For the LE33, TE31, and TE32 resonators, the impedance curves of the single-phase resonators with equivalent material coefficients and the 2-2 composite resonators are matched well. For the LS15 and LS24 resonators, the impedance curves at resonance frequencies are in relatively good agreement, but the difference in anti-resonance frequency is around 10.05, or 1.36%. The difference in anti-resonance frequency comes from errors in piezoelectric constants $e_{15}$ and $e_{24}$ because the analytic solutions cannot fully describe the shear mode of the composite. For the TE31(Z45°), TE31(Y45°), and TE32(X45°) resonators, the impedance curves of the single-phase resonators with equivalent material coefficients and the 2-2 composite resonators show the difference in resonance frequencies 8.11%, 3.92%, and 0.00%, respectively, and the difference in anti-resonance frequencies 1.96%, 3.48%, and 2.20%, respectively. These differences come from the sum of errors because elastic and piezoelectric coefficients of the rotated resonators are described by a combination of coefficients in various directions.

4. Experiments

The 2-2 composite consisting of the [011] poled PIN-PMN-PT single crystals and Epotek 301 epoxy polymers was fabricated as shown in Figure 4. The measured impedance of the fabricated composite was compared to the simulated impedance based on the equivalent material coefficients to verify the analytic solutions. The PIN-PMN-PT single crystals, grown by the Bridgman method, were diced and filled with epoxy to fabricate the 2-2 composite. Epoxy was filled in the diced kerf in a vacuum chamber and was cured at 40 °C room temperature. After lapping and depositing the electrode on the top and bottom surfaces of the composite, the composite was poled by applying the electric field of 5 kV/cm for 30 min. The length, width, and thickness of the fabricated composite are 20 mm, 6 mm, and 2.75 mm, respectively. The volume fraction of the active material in the fabricated composite is 0.35, and the kerf size (the width of the polymer) is minimized to prevent pillar interaction between single crystals and the polymer, with a size of 500 μm. The electrode plate of the composite was attached on the top and bottom surface of the composites.
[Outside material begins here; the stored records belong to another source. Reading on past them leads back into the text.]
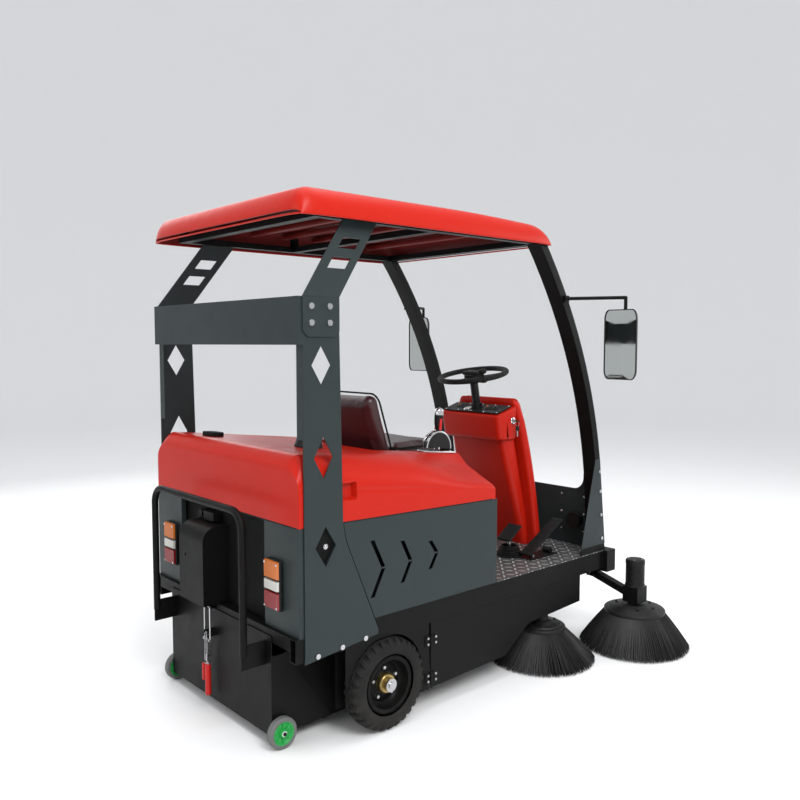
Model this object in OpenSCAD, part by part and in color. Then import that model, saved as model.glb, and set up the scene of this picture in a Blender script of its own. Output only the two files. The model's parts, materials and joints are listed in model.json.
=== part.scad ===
// Ride-on sweeper with a roof: three-wheeled chassis, roller brush, four side brushes,
// a roll-out dust hopper at the rear, a tilting rear cover that carries the seat.
// Millimetres. +Z up, the floor is z = 0, the front faces -Y, the driver's right is -X.
// Lengths along the machine are counted from the rear axle; frame_y then moves the whole
// machine so that the origin lies at the middle of its length.

/* [Body] */
// Width over the side panels
body_w = 1114; // [1000:2:1240]
// From the rear axle to the rear end of the rails
rear_end = 420; // [400:1:470]
// From the rear axle to the front end of the rails
front_end = 1444; // [1420:1:1560]
// Height of the top of the rails above the floor
rail_top = 452; // [445:1:500]
// Height of a rail
rail_h = 88; // [70:1:95]
// Width of a rail
rail_w = 40; // [30:1:50]
// Thickness of the sheet metal
sheet_t = 4; // [3:0.5:6]
// Height of the side panels at the rear end
panel_top = 848; // [800:1:900]
// Fall of the panel tops from rear to front
panel_fall = 25; // [0:1:40]
// From the rear axle to the front face of the seat body
body_front = 636; // [610:1:660]

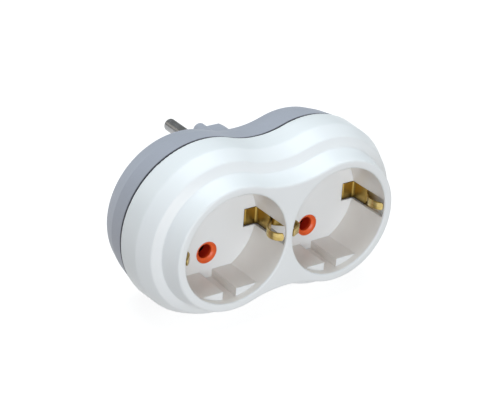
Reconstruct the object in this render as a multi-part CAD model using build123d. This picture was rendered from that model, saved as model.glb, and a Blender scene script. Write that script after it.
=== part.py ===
from build123d import *
import os
from math import atan2, degrees

os.makedirs("parts", exist_ok=True)

# Frame: X runs along the pair of sockets, Y from the front face towards the wall, Z is up.
# The origin is the centre of the plug's face, which meets the floor of the wall socket.

# Depths of the whole body, all in millimetres
plug_length = 17.3
body_depth = 40.0
front_y = -(plug_length + body_depth)
rear_y = -plug_length

# Socket recess: a tapered cup with two flat-topped guides
recess_radius = 19.65
recess_taper = 0.3
recess_depth = 17.6
rim_round = 0.7
cup_wall = 1.5
floor_thickness = 1.5
platform_reach = 3.25
platform_setback = 3.0
notch_width = 5.0
notch_wall = 1.35

# Two-lobed outline: lobe circles joined by waist arcs, the same offset all round
recess_web = 2.5
socket_pitch = 2 * recess_radius + recess_web
waist_dip = 3.5

# White front cover, in three tiers, as lobe radius and depth behind the front face
rim_width = 2.85
face_radius = recess_radius + rim_width
face_round = 0.9
step_flare = 1.7
step_radius = face_radius + step_flare
step_depth = 7.4
step_corner = 0.5
ledge_width = 3.3
ledge_radius = step_radius + ledge_width
ledge_fall = 1.3
ledge_depth = step_depth + ledge_fall
ledge_round = 1.0
shoulder_width = 2.6
shoulder_radius = ledge_radius + shoulder_width
shoulder_fall = 5.5
shoulder_depth = ledge_depth + shoulder_fall
shoulder_round = 3.0
skirt_flare = 0.4
skirt_radius = shoulder_radius + skirt_flare
skirt_height = 8.4
parting_depth = shoulder_depth + skirt_height
cover_wall = 2.0
cover_edge_round = 0.3

# Grey rear housing
parting_gap = 0.75
base_setback = 0.25
base_crease_drop = 1.3
base_crease_height = 8.5
base_crease_round = 3.0
base_shoulder_drop = 1.4
base_shoulder_height = 3.2
base_shoulder_round = 2.5
base_rear_drop = 3.0
base_rear_round = 0.8
base_wall = 2.0
lip_height = 2.6
lip_wall = 1.5
lip_clearance = 0.3

# Pins and their holes
pin_pitch = 19.0
pin_radius = 2.4
pin_length = 19.0
pin_tip_round = 0.8
hole_radius = 2.6
collar_radius = 4.3
collar_lip = 0.3
funnel_depth = 1.1
collar_clearance = 0.05

# Pin guide plate behind each socket floor
guide_width = 12.5
guide_height = 34.0
guide_corner = 3.0
guide_thickness = 3.0
guide_peg_radius = 1.0
guide_peg_margin = 2.0
guide_peg_spread = guide_height / 2 - guide_peg_margin
guide_peg_cap = 0.6
guide_peg_clearance = 0.05

# Earth slots and earth brackets
slot_width = 6.8
slot_length = 5.25
slot_rim = 1.0
slot_wall = 1.5
earth_strip = 0.7
earth_width = 6.2
earth_arm_offset = 0.35
earth_bend = 1.4
tongue_width = 2.8
hook_start_depth = 10.2
hook_crown_depth = 3.6
hook_crown_inset = 6.35
hook_crown_bend = 3.0
hook_knee_bend = 2.0
hook_end_depth = 1.0
hook_end_inset = 0.6

# Live strips and sleeves
strip_thickness = 0.8
strip_width = 6.2
strip_overhang = 4.2
sleeve_bore = 2.36
sleeve_wall = 0.6
sleeve_flare = 0.5
sleeve_flare_depth = 1.4
sleeve_gap = 0.5
sleeve_flange = 3.7
sleeve_flange_thickness = 0.8
sleeve_slit = 1.0
sleeve_slit_depth = 10.0
staking_clearance = 0.02
spring_thickness = 0.6
spring_width = 1.8
spring_groove = 0.15
spring_depth = 3.2
spring_gap = 1.6

# Plug body on the back
plug_radius = 18.1
plug_flat_drop = 2.0
plug_flat = plug_radius - plug_flat_drop
plug_ridge_width = 5.0
plug_ridge_height = 1.8
plug_ridge_reach = plug_flat + plug_ridge_height
plug_edge_round = 0.8
plug_groove_width = 7.0
plug_groove_depth = 2.8
plug_groove_floor = plug_radius - plug_groove_depth
plug_wall = 1.9
plug_cavity_radius = plug_groove_floor - plug_wall
plug_face_wall = 3.0
plug_barrier = 1.4
pin_flange_radius = 3.7
pin_flange_thickness = 1.4
pin_tail_radius = 2.0
pin_tenon_radius = 1.5
pin_shoulder = 0.5
rivet_head_height = 0.7
rivet_head_spread = 0.9
pin_hole_clearance = 0.03

# Earth bow of the plug
bow_strip = 0.8
bow_width = 5.6
bow_seat = 0.3
bow_arm = plug_groove_floor + bow_seat + bow_strip / 2
bow_crown = 1.3
bow_bulge = bow_arm + bow_crown
bow_bulge_depth = 10.5
bow_end_depth = 1.6
bow_bend = 1.3
bow_arm_bend = 3.0
bow_pad_height = 1.6
bow_pad_width = 4.0
bow_slot_clearance = 0.25

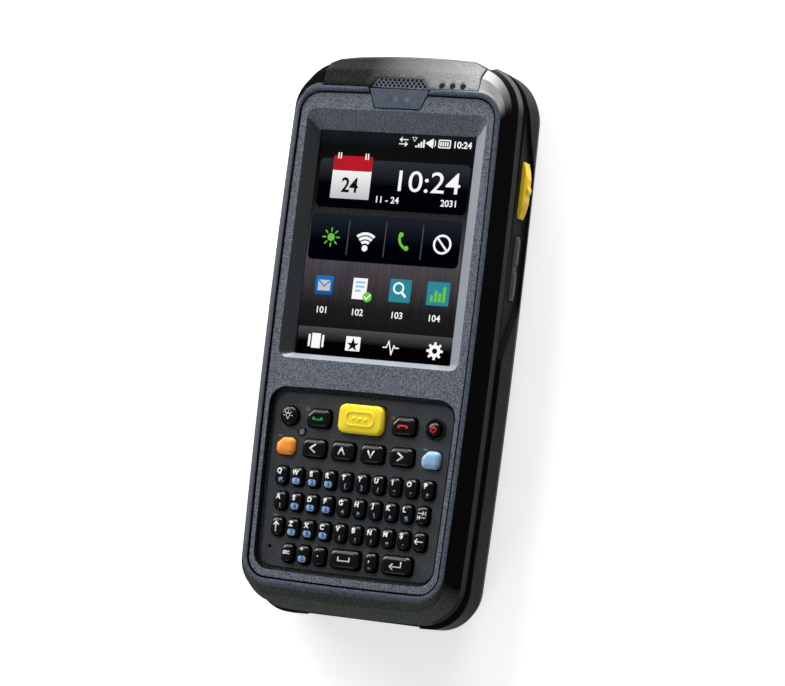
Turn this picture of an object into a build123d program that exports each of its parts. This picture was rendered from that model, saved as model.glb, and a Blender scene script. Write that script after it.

Figure 5 shows the measured impedance spectrum of the 2-2 composite and the simulated impedance curves of the single-phase resonator based on the equivalent material coefficients. The impedance spectrums were obtained by measuring the driving voltage and current with respect to frequency using an impedance analyzer (E4990A/KEYSIGHT). The measured and simulated impedance curves are well matched in the thickness vibration mode. The measured resonance frequency and anti-resonance frequency of the thickness mode were 436 kHz and 560 kHz, respectively. The simulated resonance frequency and anti-resonance frequency of the thickness mode were 435 kHz and 553 kHz, respectively. The difference in resonance and anti-resonance frequencies of the thickness mode is around 0.5% and 1.2%. The other resonance frequencies around 280 kHz and 360 kHz correspond to the resonance frequencies of the lateral vibration mode. The results verify the analytic solution for the equivalent material coefficients.

5. Conclusions

In this study, the analytic solution for equivalent material coefficients of the 2-2 is introduced based on composite constitutive equations and their boundary conditions. The analytic solutions and the derived equivalent material coefficients are verified by finite element analysis. The eight resonators, of which the impedance spectrums are related to the material coefficients, are introduced. The results show that the derived material coefficients related to the length deformation are quite accurate and the derived material coefficients related to the shear deformation show relatively larger errors. Furthermore, the accuracy of the derived equivalent material coefficients utilized in the analytic solution was confirmed by using the measured impedance spectrum of the fabricated 2-2 composite. The difference in resonance and anti-resonance frequencies between the measured and simulated impedance spectrums was around 0.5% and 1.2%, respectively. The 2-2 composite plate utilizing [011] poled PIN-PMN-PT and Epotek 301 epoxy is fabricated. The measured impedance curves of the fabricated composites are well matched to the simulated curves with the equivalent material properties. Even though the analytic solution does not address the errors from local distribution of mechanical and electric fields, the analytic solution sufficiently demonstrates primary characteristics of the 2-2 composites with minimal errors. This analytic solution of the 2-2 composite provides great advantage over other methods to identify material properties such as the testing method or numerical simulation. Furthermore, since 2-2 composites based on a [011] poled single crystal provide superior properties for acoustic sensors, the analytic solution for the material properties of the composite is essential for designing acoustic sensors.